Zoox is expanding testing to Dallas and Phoenix and opening a 'Fusion Center' in Scottsdale, bringing its testing footprint to 10 U.S. markets. The company has logged more than 1 million autonomous miles and served over 300,000 riders; it will deploy a small number of retrofitted SUVs for manual mapping before progressing to autonomous testing with safety drivers and plans to open depots in both cities. The expansion is expected to create hundreds of jobs and target harsher testing conditions (sprawling roads, heat, dust) to validate sensors, batteries and AI. U.S. regulators will hold a national autonomous-vehicle safety forum attended by CEOs of Waymo, Zoox and Aurora, highlighting regulatory scrutiny alongside competitive pressures.

Analysis

This expansion is less about map miles and more about validating hardware and ops in thermal, dust and low-ride-density regimes that will define commercial unit economics for robotaxi fleets. If sensors, battery thermal management and remote guidance can be hardened to desert heat and long-distance suburban trips, providers that solve those engineering vectors will reduce per-mile service cost by meaningful percentages (think 10–25% lower maintenance/soak-related downtime vs untested hardware).

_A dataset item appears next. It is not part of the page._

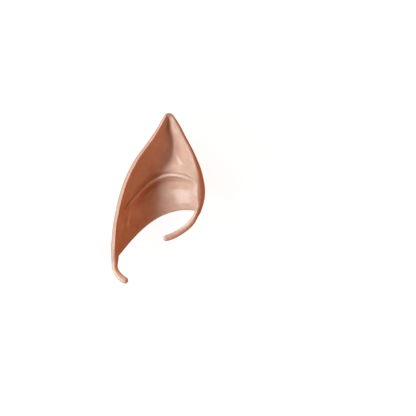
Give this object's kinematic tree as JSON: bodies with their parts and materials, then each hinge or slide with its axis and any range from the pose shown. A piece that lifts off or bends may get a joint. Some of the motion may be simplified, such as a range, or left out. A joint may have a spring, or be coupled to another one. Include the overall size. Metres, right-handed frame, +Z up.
{
  "type": "elf ear tip",
  "caption": "Long pointed ear tip moulded in one piece of soft latex, with a hollow front, a slip-on pocket behind it, a front tail and a lobe hook.",
  "frame": {"origin": "centre of the box in plan, on the surface that the ear tip lies on", "axes": "+X from the long helix edge to the short front edge, +Y to the pointed tip, +Z up out of the hollow front"},
  "size_m": [0.058, 0.105, 0.026],
  "materials": {
    "latex": "flesh-coloured moulded latex with a soft sheen"
  },
  "bodies": {
    "root": {"ear_shell": "latex"}
  },
  "joints": []
}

Second-order winners extend beyond the AV OEM: AWS-style edge compute and fleet orchestration services, depot-level charging/thermal solutions and retrofit integrators will see earlier and stickier revenue as fleets scale regionally. Conversely, pure-software approaches that trade capital intensity for generalization risk missing the specific hardware–ops integration this climate demands, forcing either expensive redesigns or slower rollouts. Regulatory and liability catalysts dominate near-term pathing: a single safety incident or a tightening of national AV rules could push commercialization timelines from months to multiple years, while successful, low-profile suburban pilots could unlock municipal approvals and insurance product innovations within 12–36 months. Macro risks (insurance cost spikes, component shortages, battery thermal events) are asymmetric — downside events compress optionality rapidly while upside requires several sequential operational proofs. Contrarian read: the market still centers valuation on urban, high-density use cases and Waymo-style mapping moats, underweighting the much larger low-density TAM where fleet ops and ruggedization matter more. That mispricing creates a multi-year convexity opportunity for owners of integrated platforms that can absorb early capex and cross-subsidize scale via adjacent retail/cloud cash flows.